**** Data section
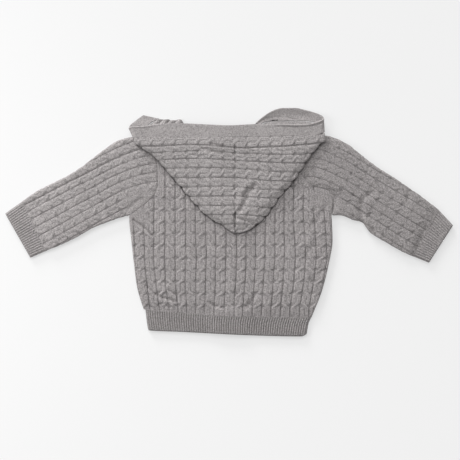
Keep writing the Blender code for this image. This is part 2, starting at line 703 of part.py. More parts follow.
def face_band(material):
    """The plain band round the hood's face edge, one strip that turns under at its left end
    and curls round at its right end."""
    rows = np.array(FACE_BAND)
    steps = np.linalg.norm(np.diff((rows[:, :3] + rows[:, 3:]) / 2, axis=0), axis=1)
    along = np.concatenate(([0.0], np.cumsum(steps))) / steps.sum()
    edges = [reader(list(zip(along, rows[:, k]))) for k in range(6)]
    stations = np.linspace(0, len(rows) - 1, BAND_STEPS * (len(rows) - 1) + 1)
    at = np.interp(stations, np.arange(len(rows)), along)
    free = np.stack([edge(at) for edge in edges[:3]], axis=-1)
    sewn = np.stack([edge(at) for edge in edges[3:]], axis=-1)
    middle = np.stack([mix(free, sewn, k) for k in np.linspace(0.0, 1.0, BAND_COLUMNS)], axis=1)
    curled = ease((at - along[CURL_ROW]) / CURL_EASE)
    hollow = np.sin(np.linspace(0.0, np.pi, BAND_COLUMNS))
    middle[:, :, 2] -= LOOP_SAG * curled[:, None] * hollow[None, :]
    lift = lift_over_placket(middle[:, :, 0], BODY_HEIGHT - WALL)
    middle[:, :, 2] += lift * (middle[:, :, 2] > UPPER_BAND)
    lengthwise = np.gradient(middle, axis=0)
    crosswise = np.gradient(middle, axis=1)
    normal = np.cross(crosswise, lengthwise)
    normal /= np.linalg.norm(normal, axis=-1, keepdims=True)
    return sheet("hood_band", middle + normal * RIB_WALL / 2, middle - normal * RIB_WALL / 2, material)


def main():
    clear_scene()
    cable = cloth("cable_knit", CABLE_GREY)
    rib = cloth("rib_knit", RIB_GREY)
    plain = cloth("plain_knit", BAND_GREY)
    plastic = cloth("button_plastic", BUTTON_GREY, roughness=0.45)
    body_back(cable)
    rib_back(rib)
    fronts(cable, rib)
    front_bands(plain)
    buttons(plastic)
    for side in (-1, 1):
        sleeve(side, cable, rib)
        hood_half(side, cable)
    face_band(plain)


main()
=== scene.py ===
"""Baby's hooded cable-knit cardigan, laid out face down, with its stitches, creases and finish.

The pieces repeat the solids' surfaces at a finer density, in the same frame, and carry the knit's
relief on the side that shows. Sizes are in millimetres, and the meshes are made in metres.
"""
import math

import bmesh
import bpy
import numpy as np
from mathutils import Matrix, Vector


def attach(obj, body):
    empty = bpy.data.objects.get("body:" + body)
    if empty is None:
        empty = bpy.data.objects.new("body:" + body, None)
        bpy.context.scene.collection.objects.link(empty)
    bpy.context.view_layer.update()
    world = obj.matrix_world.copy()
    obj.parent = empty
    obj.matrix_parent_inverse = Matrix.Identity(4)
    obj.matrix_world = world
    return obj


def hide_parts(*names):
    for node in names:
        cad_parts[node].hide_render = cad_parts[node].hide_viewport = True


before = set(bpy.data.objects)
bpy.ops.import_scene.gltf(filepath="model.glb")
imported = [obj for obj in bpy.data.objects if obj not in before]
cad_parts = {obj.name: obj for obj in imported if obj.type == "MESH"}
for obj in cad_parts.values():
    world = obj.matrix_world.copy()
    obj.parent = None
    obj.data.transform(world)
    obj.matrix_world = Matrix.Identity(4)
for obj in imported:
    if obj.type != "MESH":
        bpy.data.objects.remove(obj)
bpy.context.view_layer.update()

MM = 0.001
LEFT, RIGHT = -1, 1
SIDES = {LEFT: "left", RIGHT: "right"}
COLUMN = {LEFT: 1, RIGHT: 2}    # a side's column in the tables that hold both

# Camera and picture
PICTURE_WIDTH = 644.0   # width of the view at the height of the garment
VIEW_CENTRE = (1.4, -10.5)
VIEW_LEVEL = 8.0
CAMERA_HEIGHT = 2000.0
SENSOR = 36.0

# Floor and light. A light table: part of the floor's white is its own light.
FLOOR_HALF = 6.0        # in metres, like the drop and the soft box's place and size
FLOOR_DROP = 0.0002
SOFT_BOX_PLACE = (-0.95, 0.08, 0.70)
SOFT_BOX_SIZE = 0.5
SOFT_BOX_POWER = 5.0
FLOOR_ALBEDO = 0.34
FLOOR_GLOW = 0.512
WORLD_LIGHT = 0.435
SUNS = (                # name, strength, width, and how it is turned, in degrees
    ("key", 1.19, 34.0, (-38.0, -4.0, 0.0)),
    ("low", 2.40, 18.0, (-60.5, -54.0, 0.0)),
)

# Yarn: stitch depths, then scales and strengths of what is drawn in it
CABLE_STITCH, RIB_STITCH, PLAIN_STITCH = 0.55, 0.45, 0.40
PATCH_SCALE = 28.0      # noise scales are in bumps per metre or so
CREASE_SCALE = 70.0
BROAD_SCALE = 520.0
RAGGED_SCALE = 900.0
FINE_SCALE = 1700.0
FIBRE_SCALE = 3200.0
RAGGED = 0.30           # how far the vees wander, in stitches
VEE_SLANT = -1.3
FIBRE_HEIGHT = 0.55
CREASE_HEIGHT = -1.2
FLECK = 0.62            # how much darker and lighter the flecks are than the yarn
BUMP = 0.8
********
# Problem statement
Both the line with "body_back(cable)" and the line with "obj.data.transform(world)" belong in the answer; write them out exactly, with every line between.

# Correct result
    body_back(cable)
    rib_back(rib)
    fronts(cable, rib)
    front_bands(plain)
    buttons(plastic)
    for side in (-1, 1):
        sleeve(side, cable, rib)
        hood_half(side, cable)
    face_band(plain)


main()
=== scene.py ===
"""Baby's hooded cable-knit cardigan, laid out face down, with its stitches, creases and finish.

The pieces repeat the solids' surfaces at a finer density, in the same frame, and carry the knit's
relief on the side that shows. Sizes are in millimetres, and the meshes are made in metres.
"""
import math

import bmesh
import bpy
import numpy as np
from mathutils import Matrix, Vector


def attach(obj, body):
    empty = bpy.data.objects.get("body:" + body)
    if empty is None:
        empty = bpy.data.objects.new("body:" + body, None)
        bpy.context.scene.collection.objects.link(empty)
    bpy.context.view_layer.update()
    world = obj.matrix_world.copy()
    obj.parent = empty
    obj.matrix_parent_inverse = Matrix.Identity(4)
    obj.matrix_world = world
    return obj


def hide_parts(*names):
    for node in names:
        cad_parts[node].hide_render = cad_parts[node].hide_viewport = True


before = set(bpy.data.objects)
bpy.ops.import_scene.gltf(filepath="model.glb")
imported = [obj for obj in bpy.data.objects if obj not in before]
cad_parts = {obj.name: obj for obj in imported if obj.type == "MESH"}
for obj in cad_parts.values():
    world = obj.matrix_world.copy()
    obj.parent = None
    obj.data.transform(world)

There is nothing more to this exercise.